Object modeling scripts -
___
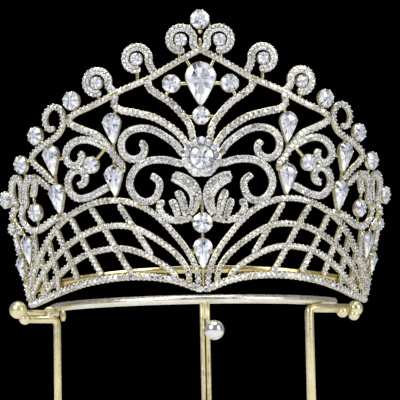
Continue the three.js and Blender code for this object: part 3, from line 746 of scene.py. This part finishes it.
# ---------------------------------------------------------------- large stones
def outline(stone, offset, sides):
    """A large stone's outline. A pear's head is round and its lower side falls by sin^2.4 to a point while
    its width narrows by 0.42 sin^2."""
    angle = np.arange(sides) * 2 * math.pi / sides
    radius = stone["radius"] + offset
    x, y = radius * np.cos(angle), radius * np.sin(angle)
    if "height" in stone:
        fall = np.maximum(0, -np.sin(angle))
        drop = stone["height"] + 2 * offset - 2 * radius
        x, y = x * (1 - 0.42 * fall**2), y + drop / 2 - drop * fall**2.4
    return np.stack([x, y], -1)


SETTING = {"rim": 1.98, "girdle": 2.15, "wall": 0.36}


def make_cup(stone, sides):
    """A stone's cup: an open wall from the back to a rounded rim just over the girdle, closed behind."""
    rings = [
        (-0.9, 0.0), (0.2, 0.0), (SETTING["wall"], 0.25), (SETTING["wall"], 1.5), (0.3, 1.85),
        (0.22, SETTING["rim"]), (0.14, 1.9), (0.05, 1.7), (-0.6, 1.3),
    ]
    points = np.concatenate([
        np.column_stack([outline(stone, grow, sides), np.full(sides, height)]) for grow, height in rings])
    return Surface(set_flat(stone, points), tube_faces(len(rings), sides))


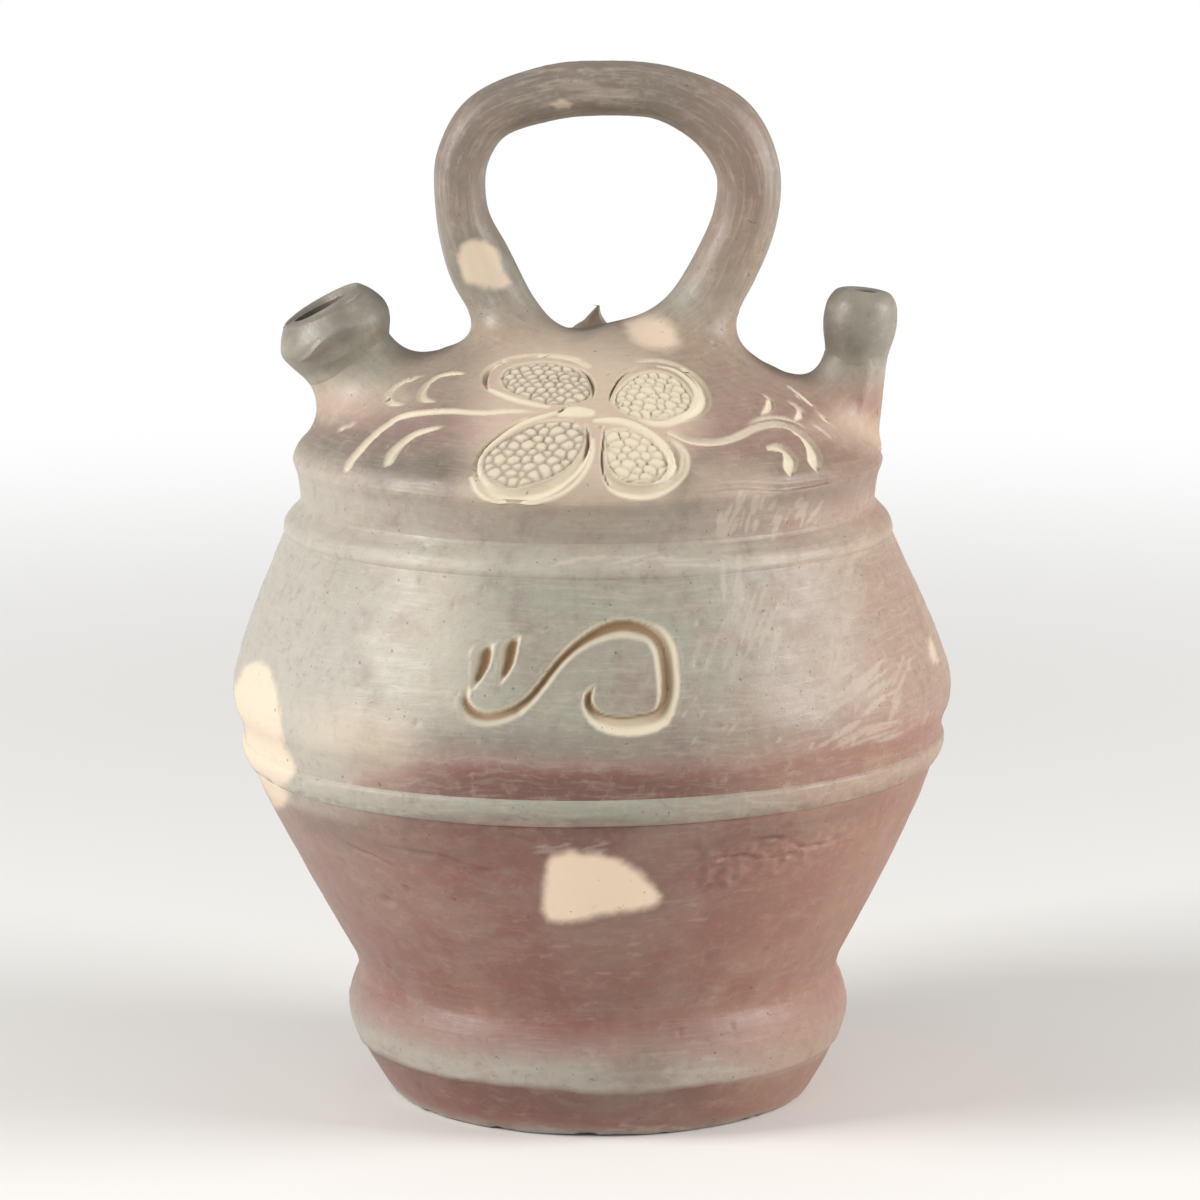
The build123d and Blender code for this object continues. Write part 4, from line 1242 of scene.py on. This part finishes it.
___
Brief -
Provide all the records again, word for word.

Answer for this exercise -
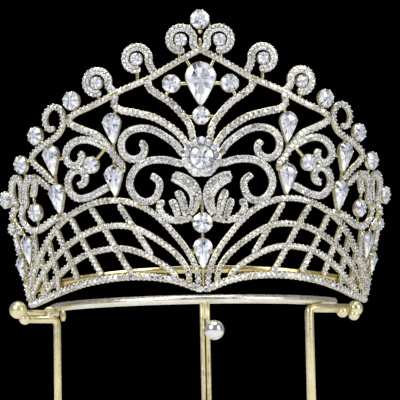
Continue the three.js and Blender code for this object: part 3, from line 746 of scene.py. This part finishes it.
# ---------------------------------------------------------------- large stones
def outline(stone, offset, sides):
    """A large stone's outline. A pear's head is round and its lower side falls by sin^2.4 to a point while
    its width narrows by 0.42 sin^2."""
    angle = np.arange(sides) * 2 * math.pi / sides
    radius = stone["radius"] + offset
    x, y = radius * np.cos(angle), radius * np.sin(angle)
    if "height" in stone:
        fall = np.maximum(0, -np.sin(angle))
        drop = stone["height"] + 2 * offset - 2 * radius
        x, y = x * (1 - 0.42 * fall**2), y + drop / 2 - drop * fall**2.4
    return np.stack([x, y], -1)


SETTING = {"rim": 1.98, "girdle": 2.15, "wall": 0.36}


def make_cup(stone, sides):
    """A stone's cup: an open wall from the back to a rounded rim just over the girdle, closed behind."""
    rings = [
        (-0.9, 0.0), (0.2, 0.0), (SETTING["wall"], 0.25), (SETTING["wall"], 1.5), (0.3, 1.85),
        (0.22, SETTING["rim"]), (0.14, 1.9), (0.05, 1.7), (-0.6, 1.3),
    ]
    points = np.concatenate([
        np.column_stack([outline(stone, grow, sides), np.full(sides, height)]) for grow, height in rings])
    return Surface(set_flat(stone, points), tube_faces(len(rings), sides))


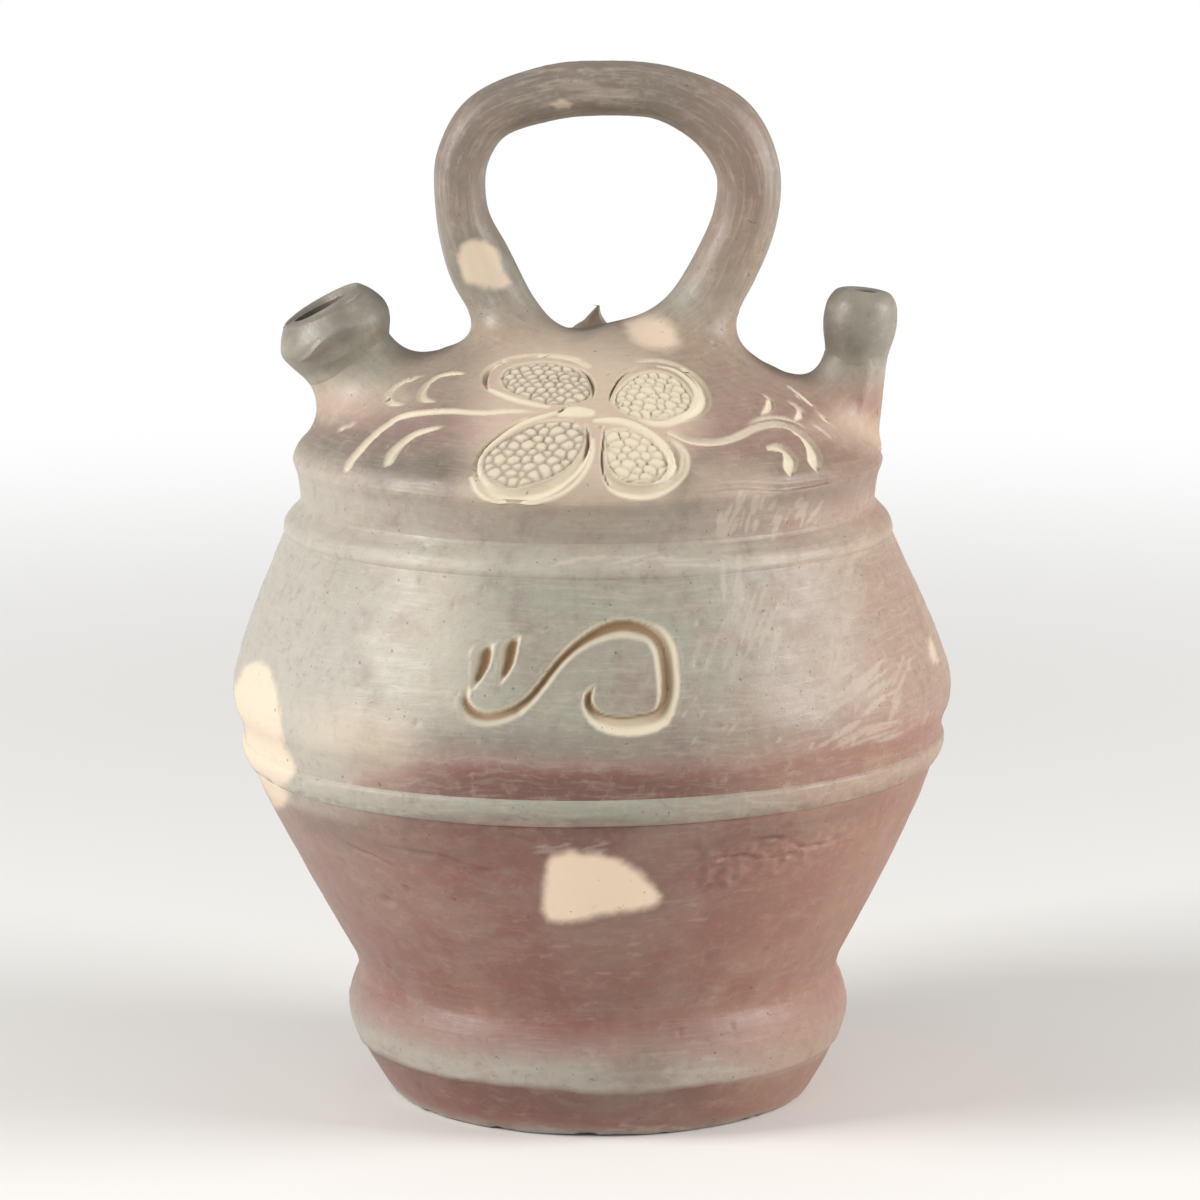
The build123d and Blender code for this object continues. Write part 4, from line 1242 of scene.py on. This part finishes it.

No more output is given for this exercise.